Great News! Initiative 732, the revenue-neutral carbon tax, has been approved as having enough signatures to either be adopted by the Washington Legislature — or go on the November ballot. 248,000 signatures were required — I-732 garnered more than 360,000, indicating Washington voters really want it.

At the recent Paris Climate Conference, Elon Musk, CEO of Tesla and Space-X, suggested that a revenue-neutral carbon tax was a crucial part of addressing climate change, that all countries should have one. And hopefully, via the Washington Legislature and/or Washington voters, our state may soon be there with the very first such tax in the country!

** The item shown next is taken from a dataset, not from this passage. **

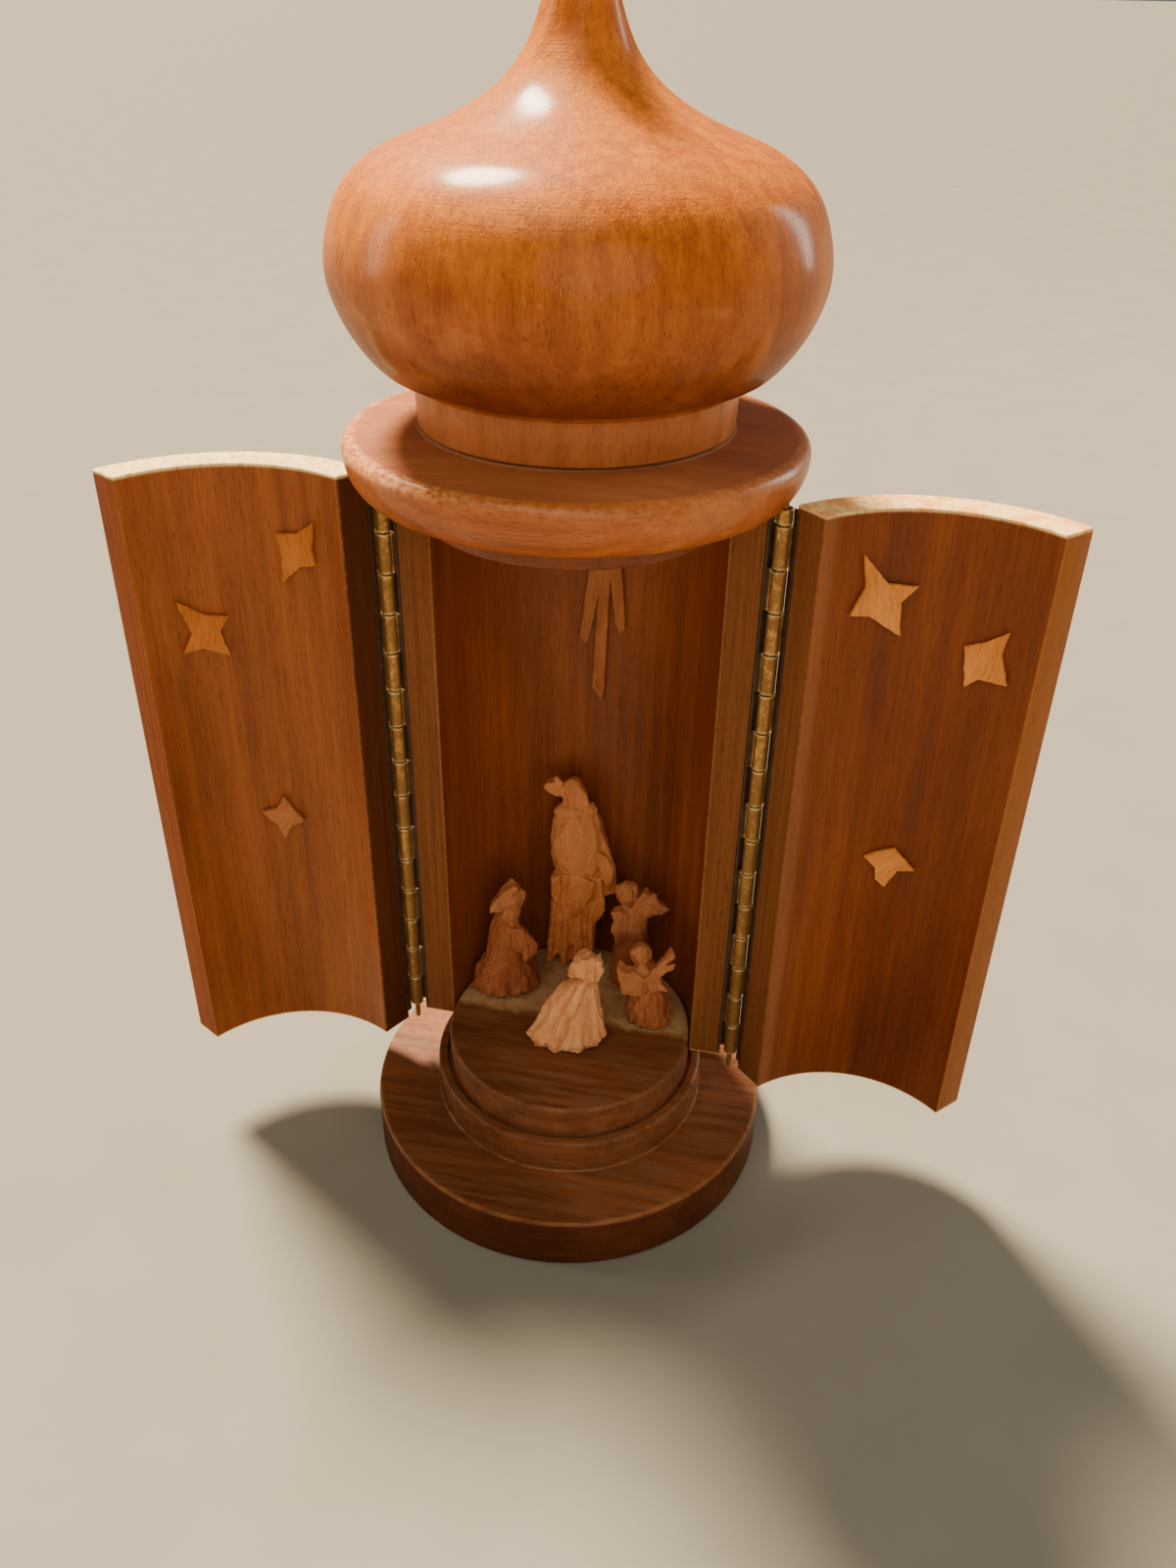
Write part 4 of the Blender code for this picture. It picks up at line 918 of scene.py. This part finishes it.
def carve(name, bm, place, height, seed, cuts, flutes, grid):
    """Fuse the parts of a figure, cut facets all over it and raise the fibres. Flutes are
    their number round the robe, their depth at the foot and the height where they end."""
    share = height / 100.0
    bmesh.ops.scale(bm, vec=(share,) * 3, verts=bm.verts)
    mesh = bpy.data.meshes.new(name)
    bm.to_mesh(mesh)
    bm.free()
    rough = bpy.data.objects.new(name, mesh)
    bpy.context.scene.collection.objects.link(rough)
    fuse = rough.modifiers.new("fuse", "REMESH")
    fuse.mode = "VOXEL"
    fuse.voxel_size = grid
    fused = bpy.data.meshes.new_from_object(rough.evaluated_get(bpy.context.evaluated_depsgraph_get()))
    bpy.data.objects.remove(rough, do_unlink=True)
    dice = random.Random(seed)
    bm = bmesh.new()
    bm.from_mesh(fused)
    stick_place = bm.verts.layers.float_vector.new("stick_place")
    eased(bm, SOFTENING)
    verts = bm.verts[:]
    seeds = [dice.choice(verts) for i in range(cuts)]
    planes = [(vert.co.copy(), vert.normal.copy()) for vert in seeds]
    tree = kdtree.KDTree(cuts)
    for i, plane in enumerate(planes):
        tree.insert(squat(plane[0]), i)
    tree.balance()
    count, depth, top = flutes
    moves = []
    for vert in verts:
        spot, normal = vert.co, vert.normal
        plane_spot, plane_normal = planes[tree.find(squat(spot))[1]]
        facing = max(STEEPEST, normal.dot(plane_normal))
        move = (plane_spot - spot).dot(plane_normal) / facing
        move = max(FACET_LIMITS[0], min(FACET_LIMITS[1], move)) * FACET_DEPTH
        move += WAVER * unevenness(spot, 0.9, 0.35, seed + 9)
        if count and spot.z < top:
            wander = 2.2 * noise.noise(Vector((0.4 * spot.z, seed, 0)))
            wave = math.sin(count * math.atan2(spot.y, spot.x) + wander)
            move -= depth * (1.0 - spot.z / top) * (0.5 + 0.5 * wave) ** 2 * (1.0 - abs(normal.z))
        moves.append(normal * move)
    for vert, move in zip(verts, moves):
        vert.co += move
    eased(bm, SMOOTHING)
    for vert in verts:
        spot = vert.co
        fibre = unevenness(spot, 2.4, 0.5, seed)
        torn = unevenness(spot, 1.6, 1.1, seed + 5)
        vert.co = spot + vert.normal * (FIBRE * fibre + TORN * max(torn, 0.0))
        vert.co.z = max(vert.co.z, 0.0)
        vert[stick_place] = vert.co.copy()
    bmesh.ops.transform(bm, matrix=Matrix.Scale(MM, 4), verts=verts)
    bmesh.ops.transform(bm, matrix=place, verts=verts)
    bpy.data.meshes.remove(fused)
    bpy.data.meshes.remove(mesh)
    return finished_piece(name, bm, CARVED_SHARP)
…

I-732 taxes only industrial and certain businesses’ carbon emissions; it does not tax Washington people or cars. It’s a graduated tax: $15 per 1,000 pounds of emissions a company puts out the first year, increasing by $5 per year every year thereafter. So the polluters are taxed, but not the people. It’s revenue-neutral because it will reduce the state sales tax by 1 percent — plus fund a tax rebate for 400,000 families below a certain economic level.

Benefits? A carbon tax will encourage carbon-emission conservation in industry. Washington state taxes will be less regressive. A similar tax was adopted with great success in British Columbia in 2008, resulting in less carbon emissions and no negative economic impacts.